In 2021, Classic Rock Magazine wrote: "Just when everyone thought the guitar had no further surprises to offer. Just when the metal world was settling down to a comfortable, predictable period… along came a hot-blooded, arrogantly souped-up gang from California, ready to turn heads, twist reputations, and bring us all to new heights of ecstasy. [...] Perhaps the closest we’ll ever get to a metal sex machine, this album was an overpowering torrent of testosterone."
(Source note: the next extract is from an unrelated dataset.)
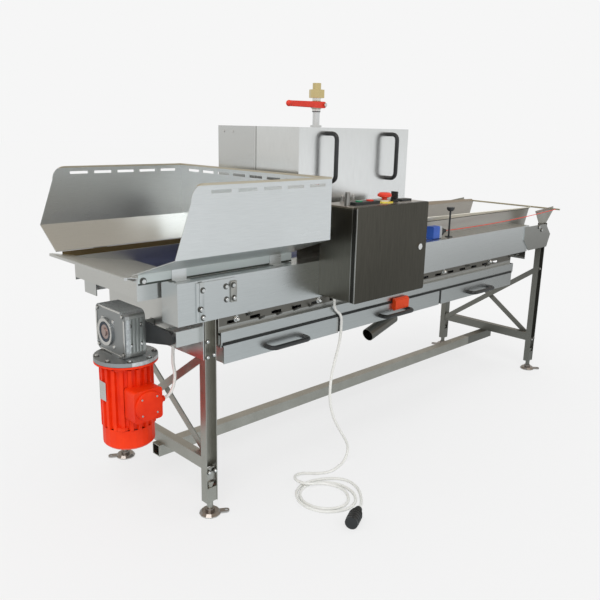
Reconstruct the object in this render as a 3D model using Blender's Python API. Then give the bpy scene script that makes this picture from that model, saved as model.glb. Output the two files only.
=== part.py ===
"""A roller vegetable washer: a stainless trough on four legs, with a feed hopper, a spray hood,
four driven washing rollers, settling trays and a geared motor.

Metres, +Z up. The machine runs along X from the hopper to the outfeed, its front faces -Y, and the
origin is on the floor under the middle of the machine's box."""

import math

import bmesh
import bpy
from mathutils import Matrix, Vector

# Fits
GAP = 0.0003
RUNNING_GAP = 0.0006
OVERRUN = 0.004
WELD_LAP = 0.001
WELD_DISTANCE = 0.000002

# Sheet and plate
SHEET = 0.002
PLATE = 0.003
GUSSET_PLATE = 0.004

# Legs, cross bars and stretcher
LEG_LEFT_X = -0.957
LEG_SPAN = 2.052
LEG_WIDTH = 0.042
LEG_DEPTH = 0.028
LEG_WALL = 0.003
LEG_BOTTOM_Z = 0.046
FOOT_WINDOW_Z = 0.100
FOOT_WINDOW_HEIGHT = 0.056
FOOT_WINDOW_WIDTH = 0.026
CROSS_BAR_WIDTH = 0.030
CROSS_BAR_HEIGHT = 0.040
CROSS_BAR_Z = 0.154
STRETCHER_SIZE = 0.040
STRETCHER_OVERHANG = 0.030
STRETCHER_WALL = 0.003
BRACE_WIDTH = 0.030
BRACE_THICKNESS = 0.005
BRACE_HIGH_Z = 0.522
BRACE_LOW_Z = 0.170

# Levelling feet
SPINDLE_R = 0.010
FOOT_R = 0.035
FOOT_HEIGHT = 0.012
FOOT_COLLAR_R = 0.015
FOOT_COLLAR_TOP = 0.022
SPINDLE_TOP = 0.106
SPINDLE_CAP_R = 0.0125
SPINDLE_CAP_HEIGHT = 0.009
FOOT_EDGE_SHARE = 0.33
FOOT_TOP_SHARE = 0.8
NUT_BLOCK_HEIGHT = 0.050
LUG_REACH = 0.062
LUG_WIDTH = 0.020
LUG_THICKNESS = 0.007
LUG_HOLE_R = 0.006
LUG_TURNS_DEG = {"front_left": -30.0, "front_right": -50.0, "rear_left": 150.0, "rear_right": 130.0}

# Side panels
PANEL_X0 = -1.072
PANEL_LENGTH = 2.002
PANEL_HALF_WIDTH = 0.277
PANEL_BOTTOM_Z = 0.643
PANEL_TOP_Z = 0.768
TOP_FLANGE_WIDTH = 0.090
BOTTOM_FLANGE_WIDTH = 0.016
END_FLANGE_WIDTH = 0.080

# Slotted rails under the panels
RAIL_FACE_SETBACK = 0.010
RAIL_SLOT_LENGTH = 0.042
RAIL_SLOT_HEIGHT = 0.010
RAIL_SLOT_PITCH = 0.090
RAIL_END_MARGIN = 0.035

# End walls
OUTER_WALL_X = -0.984
OUTER_WALL_BOTTOM_Z = 0.524
INFEED_NOTCH_CLEARANCE = 0.006
BEARING_WALL_CLEARANCE = 0.008
RIGHT_WALL_SETBACK = 0.004
RIGHT_WALL_BOTTOM_Z = 0.604

# Water pan and trays
PAN_TOP_Z = 0.600
PAN_FRONT_HEIGHT = 0.040
PAN_END_X = 0.800
PAN_FACE_PROUD = 0.006
PAN_RIDGE_RISE = 0.036
PAN_WEB_CLEARANCE = 0.005
TRAY_HEIGHT = 0.058
TRAY_DEPTH = 0.245
TRAY_LENGTHS = (0.506, 0.598, 0.570)
TRAY_SPACING = 0.014
TRAY_SEAL_GAP = 0.002
TRAY_FACE_PROUD = 0.004
TRAY_RIM = 0.006
RUNNER_LEDGE = 0.004
HANDLE_LENGTH = 0.165
HANDLE_REACH = 0.032
HANDLE_ROD_R = 0.008
HANDLE_Z_BELOW_RIM = 0.037
DRAIN_PIPE_R = 0.025
DRAIN_PIPE_WALL = 0.002
DRAIN_RUN = 0.150
DRAIN_DROP = 0.046
DRAIN_HANGER_SHARE = 0.95
LATCH_WIDTH = 0.082
LATCH_HEIGHT = 0.046
LATCH_THICKNESS = 0.016
LATCH_BELOW_RIM = 0.020
LATCH_SHARE = 0.55

# Washing rollers
ROLLER_YS = (-0.138, -0.046, 0.046, 0.138)
ROLLER_OUTER_Z = 0.684
ROLLER_INNER_Z = 0.636
ROLLER_R = 0.042
ROLLER_ROOT_R = 0.036
ROLLER_RIBS = 12
ROLLER_SHAFT_R = 0.010
ROLLER_END_CLEARANCE = 0.006
BEARING_R = 0.021
BEARING_WIDTH = 0.012
BUSH_SHARE = 0.75

# Chain drive
DRIVE_Z = 0.582
SPROCKET_R = 0.024
SPROCKET_WIDTH = 0.007
CHAIN_WIDTH = 0.012
CHAIN_THICKNESS = 0.006
CHAIN_MIDDLE_SHARE = 0.55
TOOTH_DEPTH = 0.004
TOOTH_SHARES = (0.0, 0.4, 0.5, 0.9)

# Worm gearbox
GEARBOX_X = -1.112
GEARBOX_THICKNESS = 0.068
GEARBOX_WIDTH = 0.176
GEARBOX_HEIGHT = 0.146
GEARBOX_CORNER_R = 0.022
GEARBOX_Z_OFFSET = 0.008
GEARBOX_BOSS_R = 0.044
GEARBOX_BOSS_HEIGHT = 0.006
GEARBOX_NECK_SHARE = 0.6
GEARBOX_RIBS = 5
GEARBOX_RIB_DEPTH = 0.006
GEARBOX_RIB_THICKNESS = 0.004
CENTRE_DISTANCE = 0.050
WORM_R = 0.0147
WORM_LENGTH = 0.080
WHEEL_WIDTH = 0.022
WHEEL_TEETH = 30
WHEEL_TOOTH = 0.003
WORM_THREADS = 6
WORM_THREAD_SHARES = (0.0, 0.3, 0.6, 0.9)
HUB_R = 0.0225
DRIVE_SHAFT_R = 0.0125
SHAFT_END = 0.004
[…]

In 2023, Matt Mitchell of Paste Magazine wrote: "It can be easy to underscore the importance of Van Halen’s eponymous debut record, given that they were never the most primitive or marquee name working in rock ‘n’ roll. But, Van Halen is, to say the least, a perfect album packed to the brim with some of the most exciting and energetic rock tunes post-Beatles break-up. [...] Without Van Halen, glam and hair metal wouldn’t exist the way it does today—there would be no Appetite For Destruction or foil to mainstream pop. There’s an unquantifiable, daring magic here, and it’s what has made Van Halen a household name for nearly 50 years."

==Track listing==

Side one
| No. | Title | Writer(s) | Length |
|---|---|---|---|
| 1. | "Runnin' with the Devil" |  | 3:36 |
| 2. | "Eruption" |  | 1:42 |
| 3. | "You Really Got Me" (The Kinks cover) | Ray Davies | 2:38 |
| 4. | "Ain't Talkin' 'bout Love" |  | 3:50 |
| 5. | "I'm the One" |  | 3:47 |

Side two
| No. | Title | Writer(s) | Length |
|---|---|---|---|
| 6. | "Jamie's Cryin'" |  | 3:31 |
| 7. | "Atomic Punk" |  | 3:02 |
| 8. | "Feel Your Love Tonight" |  | 3:43 |
| 9. | "Little Dreamer" |  | 3:23 |
| 10. | "Ice Cream Man" (John Brim cover) | John Brim | 3:20 |
| 11. | "On Fire" |  | 3:01 |

==Personnel==

=== Van Halen ===
- David Lee Roth (credited as "David Roth") – vocals, acoustic guitar on "Ice Cream Man"
- Eddie Van Halen (credited as "Edward Van Halen") – guitar, backing vocals, electric sitar on "Ain't Talkin' 'bout Love"
- Michael Anthony – bass guitar, backing vocals
- Alex Van Halen – drums

=== Production ===
- Ted Templeman – producer
- Donn Landee – engineer
- Peggy McCreary – second engineer
- Kent Nebergall – second engineer
- Dave Bhang – art direction & design
- Elliot Gilbert – photography

==Charts==

===Weekly charts===

| Chart (1978) | Peak position |
|---|---|
| Australian Albums (Kent Music Report) | 17 |
| Canada Top Albums/CDs (RPM) | 18 |
| Dutch Albums (Album Top 100) | 36 |
| Japanese Albums (Oricon) | 44 |
| New Zealand Albums (RMNZ) | 22 |
| UK Albums (Official Charts) | 34 |
| US Billboard 200 | 19 |

| Chart (1980) | Peak position |
|---|---|
| Dutch Albums (Album Top 100) | 10 |

| Chart (2011) | Peak position |
|---|---|
| Italian Albums (FIMI) | 89 |

| Chart (2020) | Peak position |
|---|---|
| US Top Rock Albums (Billboard) | 4 |

===Year-end charts===

| Chart (1978) | Position |
|---|---|
| US Billboard 200 | 33 |

| Chart (1979) | Peak position |
|---|---|
| US Billboard 200 | 15 |

| Chart (2020) | Peak position |
|---|---|
| US Top Rock Albums (Billboard) | 88 |

==Certifications==

Certifications for Van Halen
| Region | Certification | Certified units/sales |
| Australia (ARIA) | Gold | 20,000^{^} |
| Canada (Music Canada) | 4× Platinum | 400,000^{^} |
| Finland (Musiikkituottajat) | Gold | 25,305 |
| France (SNEP) | Gold | 100,000^{*} |
| Germany (BVMI) | Gold | 250,000^{^} |
| Japan (RIAJ) | Gold | 100,000^{^} |
| Netherlands (NVPI) | Gold | 50,000^{^} |
| United Kingdom (BPI) | Gold | 100,000^{^} |
| United States (RIAA) | Diamond | 10,000,000^{^} |
^{*} Sales figures based on certification alone. ^{^} Shipments figures based on certification alone.